Ce dossier aborde un thème que nous avons déjà évoqué1 :celui de l’histoire, ou comme l’écrit Christopher Winship, des histoires, des récits, de la mémoire collective et individuelle. Il puise sa matière dans les actes d’un séminaire de travail2. Il part d’un constat : le combat des femmes et des hommes qui s’unissent pour refuser la misère n’a pas de mémoire reconnue. Les plus pauvres, premiers acteurs de ce combat, souffrent de ne pas faire partie de l’histoire des autres.
Ce séminaire s’était efforcé de traiter ensemble, comme une histoire commune nous unissant, l’histoire du fondateur d’ATD Quart Monde, celle des plus pauvres et celle de leurs amis. Pour manifester cette histoire commune, le Mouvement ATD Quart Monde s’est engagé dans la construction du Centre international Joseph Wresinski, situé à Baillet-en-France, et a entrepris d’y regrouper l’ensemble des fonds écrits, photographiques, audiovisuels qui constituent sa mémoire. Une militante interrogeait : « Qui sont donc ces volontaires qui écrivent des bouts de notre vie ? » C’était pour elle une question vitale : pouvait-elle ou non faire confiance à ces volontaires, à ce mouvement ? La même, plus récemment, nous écrivait : « Ce que je retiens de plus important, c’est cette volonté du Mouvement de regarder la vie et l’avenir à partir de notre réalité telle qu’elle est, et non pas telle que d’autres peuvent l’expliquer ».
Comment écrire l’histoire d’un groupe qui vit l’exclusion sociale ? Comment bâtir avec des familles très pauvres une histoire de fierté et de liberté ? Comment bâtir une seule histoire - celle de l’humanité - qui soit ancrée dans la vie, la souffrance et le courage des plus pauvres ? C’est ce rêve qui habitait le père Joseph Wresinski et lui faisait dire : « Demain, il n’y aura qu’une seule histoire à raconter aux enfants ».
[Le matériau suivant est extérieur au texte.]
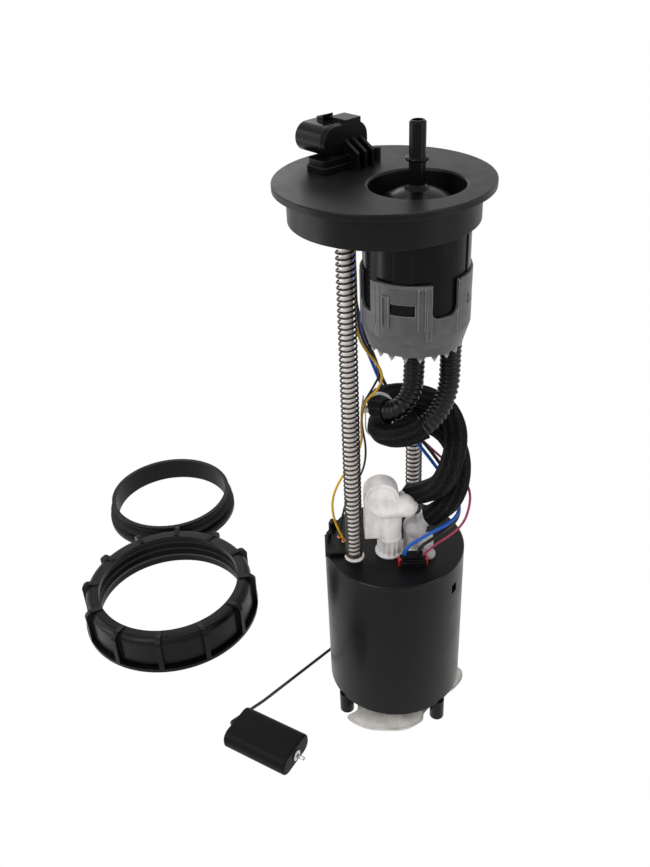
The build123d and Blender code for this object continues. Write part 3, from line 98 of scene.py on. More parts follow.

C’est vers la réalisation de ce rêve que nous voulons aller. Alberto Ugarte et Gustave Depincé en témoignent depuis Noisy-le-Grand ; Maryvonne Caillaux à partir de ce qu’elle a vécu à la Nouvelle Orléans. Marie Jarhling et Françoise Ferrand nous introduisent dans la réflexion conduite sur ce sujet lors du programme Quart Monde/Université. Didier Robert et moi-même illustrons une autre dimension de cette histoire commune à travers le patient effort pour que le Quart Monde soit reconnu aux plans national et international comme un partenaire indispensable. Paule René-Bazin souligne le rôle indispensable des archives en même temps que leurs limites. Au-delà des contributions données au séminaire, quelques articles élargissent le propos : les réflexions croisées de Guillaume Charvon et Brigitte Jaboureck s’appuient sur la pensée de Paul Ricoeur. Vincent Veschambre, parle de la mémoire et de la symbolique des lieux en partant de son expérience à Angers. Michèle Grenot, rappelle la naissance et le sens du mot Quart Monde, créé pour faire place à la part des plus pauvres dans l’histoire commune de l’humanité.